A key aspect of Singh’s motion to reopen concerned threats made in India in 2013 with regard to activities in which Singh allegedly engaged after he left India—financing Sikh militants from abroad. The facts raised regarding those activities and threats did not conflict with the immigration judge’s 2004 adverse credibility findings, as neither the alleged activity nor the alleged threats had yet occurred. The facts asserted in the 2013 affidavits from Singh’s relatives regarding the 2013 threats— which were assertedly based on different activities than the earlier threats—therefore should have been taken as true for purposes of determining whether to grant the 2013 motion to reopen. As the BIA instead discredited the affidavits, it misapplied the pertinent legal standards. For that reason, the petition for review should be granted.

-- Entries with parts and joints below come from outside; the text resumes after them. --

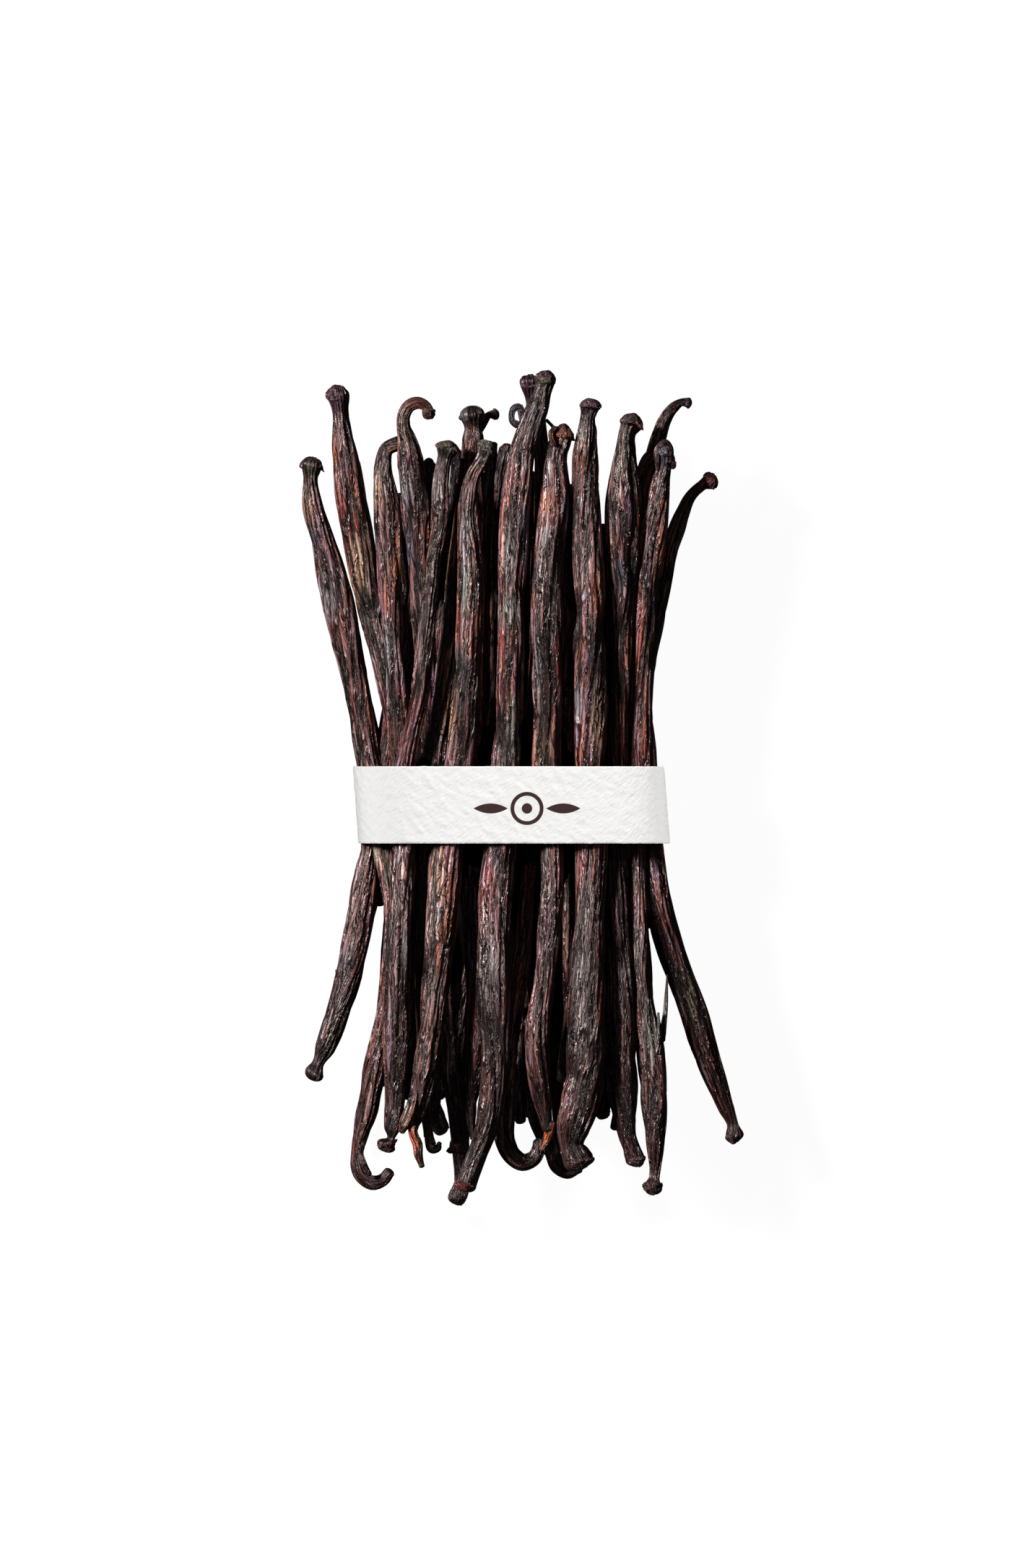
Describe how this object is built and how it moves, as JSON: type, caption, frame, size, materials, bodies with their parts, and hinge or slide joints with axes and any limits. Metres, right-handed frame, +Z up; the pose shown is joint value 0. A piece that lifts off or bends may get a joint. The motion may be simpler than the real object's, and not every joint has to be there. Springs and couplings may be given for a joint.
{
  "type": "bundle of vanilla pods",
  "caption": "Bundle of dark cured vanilla pods with uneven knobbed and hooked ends, lying flat, held at the waist by a wide paper band.",
  "frame": {"origin": "on the table under the middle of the bundle's outline", "axes": "+X across the bundle to the right as it is seen from above, +Y along the pods to their stem ends, +Z up, away from the table"},
  "size_m": [0.0999, 0.189, 0.0358],
  "materials": {
    "cured_pod": "wrinkled, oily satin",
    "band_paper": "embossed, matt"
  },
  "bodies": {
    "root": {"vanilla_pods": "cured_pod", "paper_band": "band_paper"}
  },
  "joints": []
}
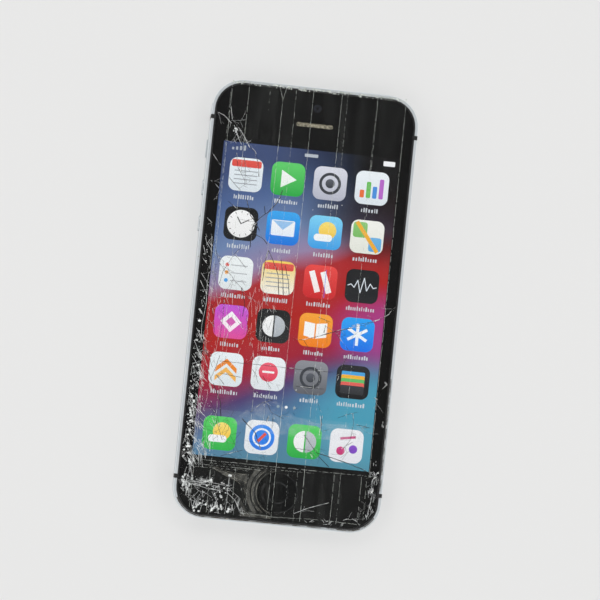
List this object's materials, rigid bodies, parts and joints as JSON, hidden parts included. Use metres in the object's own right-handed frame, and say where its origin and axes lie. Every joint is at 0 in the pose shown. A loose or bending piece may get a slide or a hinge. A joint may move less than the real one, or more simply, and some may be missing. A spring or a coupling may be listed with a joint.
{
  "type": "shattered screen phone",
  "caption": "Compact smartphone lying on its back, front glass shattered and held by clear tape, display lit, with working home button, side buttons, mute switch and SIM tray",
  "frame": {"origin": "centre of the flat rear face, on the surface that the phone lies on", "axes": "+Z out of the screen, +Y towards the earpiece, +X to the right-hand side seen from the front"},
  "size_m": [0.059, 0.1242, 0.008],
  "materials": {
    "anodised_aluminium": "satin anodised, chamfered edges bright",
    "black_glass": "polished, backed with black ink, shattered",
    "black_plastic": "fine moulded",
    "lit_display": "lit panel",
    "white_sheet": "diffuser film",
    "steel": "stamped",
    "black_rubber": "moulded",
    "dusty_mesh": "fine mesh clogged with dust",
    "flex_circuit": "polyimide film",
    "battery_wrap": "plain black wrap",
    "circuit_board": "solder mask",
    "lens_barrel": "coated lens in black barrel",
    "clear_glass": "polished",
    "tungsten": "sintered",
    "clear_film": "thin clear film, frayed at the ends"
  },
  "bodies": {
    "chassis": {"rear_shell": "anodised_aluminium", "top_antenna_band": "anodised_aluminium", "bottom_antenna_band": "anodised_aluminium", "antenna_break_left_upper": "black_plastic", "antenna_break_left_lower": "black_plastic", "antenna_break_right_upper": "black_plastic", "antenna_break_right_lower": "black_plastic", "rear_window_top": "black_glass", "rear_window_bottom": "black_glass", "display_frame": "black_plastic", "front_glass": "black_glass", "lcd_panel": "lit_display", "backlight_panel": "white_sheet", "display_shield_plate": "steel", "home_button_seal": "black_rubber", "home_button_switch": "steel", "home_button_bracket": "steel", "earpiece_mesh": "dusty_mesh", "earpiece_speaker": "black_plastic", "front_camera": "black_plastic", "proximity_sensor": "black_plastic", "front_sensor_flex": "flex_circuit", "battery": "battery_wrap", "battery_connector": "black_plastic", "logic_board": "circuit_board", "board_screw_upper": "steel", "board_screw_lower": "steel", "board_shield_upper": "steel", "board_shield_lower": "steel", "sim_reader": "steel", "rear_camera_housing": "steel", "camera_ring": "anodised_aluminium", "camera_window": "clear_glass", "flash_lens": "clear_glass", "power_switch": "steel", "button_flex": "flex_circuit", "headphone_jack": "black_plastic", "charging_port": "steel", "dock_flex": "flex_circuit", "loudspeaker": "black_plastic", "speaker_mesh": "dusty_mesh", "vibration_motor": "steel", "bottom_microphone": "steel", "display_flex": "flex_circuit", "case_screw_left": "steel", "case_screw_right": "steel", "clear_tape_left": "clear_film", "clear_tape_inner_left": "clear_film", "clear_tape_middle": "clear_film", "clear_tape_right": "clear_film", "clear_tape_across_foot": "clear_film"},
    "home_button": {"home_button": "black_glass"},
    "power_button": {"power_button": "anodised_aluminium"},
    "volume_up_button": {"volume_up_button": "anodised_aluminium"},
    "volume_down_button": {"volume_down_button": "anodised_aluminium"},
    "mute_switch": {"mute_switch": "anodised_aluminium"},
    "sim_tray": {"sim_tray": "anodised_aluminium"},
    "focus_lens": {"camera_focus_lens": "lens_barrel"},
    "vibration_weight": {"vibration_weight": "tungsten"}
  },
  "joints": [
    {"name": "home_press", "type": "slide", "parent": "chassis", "child": "home_button", "axis": [0, 0, -1], "range_m": [0, 0.00025], "stiffness_N_per_m": 800},
    {"name": "power_press", "type": "slide", "parent": "chassis", "child": "power_button", "axis": [0, -1, 0], "range_m": [0, 0.0003], "stiffness_N_per_m": 800},
    {"name": "volume_up_press", "type": "slide", "parent": "chassis", "child": "volume_up_button", "axis": [1, 0, 0], "range_m": [0, 0.0003], "stiffness_N_per_m": 800},
    {"name": "volume_down_press", "type": "slide", "parent": "chassis", "child": "volume_down_button", "axis": [1, 0, 0], "range_m": [0, 0.0003], "stiffness_N_per_m": 800},
    {"name": "mute_slide", "type": "slide", "parent": "chassis", "child": "mute_switch", "axis": [0, 0, -1], "range_m": [0, 0.0012]},
    {"name": "sim_tray_slide", "type": "slide", "parent": "chassis", "child": "sim_tray", "axis": [1, 0, 0], "range_m": [0, 0.0095]},
    {"name": "lens_focus", "type": "slide", "parent": "chassis", "child": "focus_lens", "axis": [0, 0, -1], "range_m": [0, 0.00025], "stiffness_N_per_m": 100},
    {"name": "weight_spin", "type": "hinge", "parent": "chassis", "child": "vibration_weight", "pos_m": [0.0212, -0.038, 0.0031], "axis": [1, 0, 0], "continuous": true}
  ]
}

Moreover, although the majority relies on the BIA’s alternative bases for discounting the affidavits with respect to the *6512013 threats, those grounds are not supported by substantial evidence. Singh’s account and his uncle’s are not in conflict, and the brother’s quite specific account of the threats was in no way “equivocal, con-clusory, [or] speculative.” Although Singh’s brother, understandably, could not say for sure what would happen to Singh if he returned, that failure to predict the future in no way detracts from the factual statements he made about the threats against Singh.
On return of the case, the BIA would be free, of course, to consider other aspects of the motion to reopen—for example, whether the affidavits, if credited, would demonstrate changed country conditions when considered together with the other evidence submitted, and whether the motion was timely as measured from Singh’s knowledge of the new threats. But we are not empowered to address these issues in the first instance. See Lopez v. Ashcroft, 366 F.3d 799, 806 (9th Cir. 2004).
As I would grant the petition for review on this limited basis, I respectfully dissent.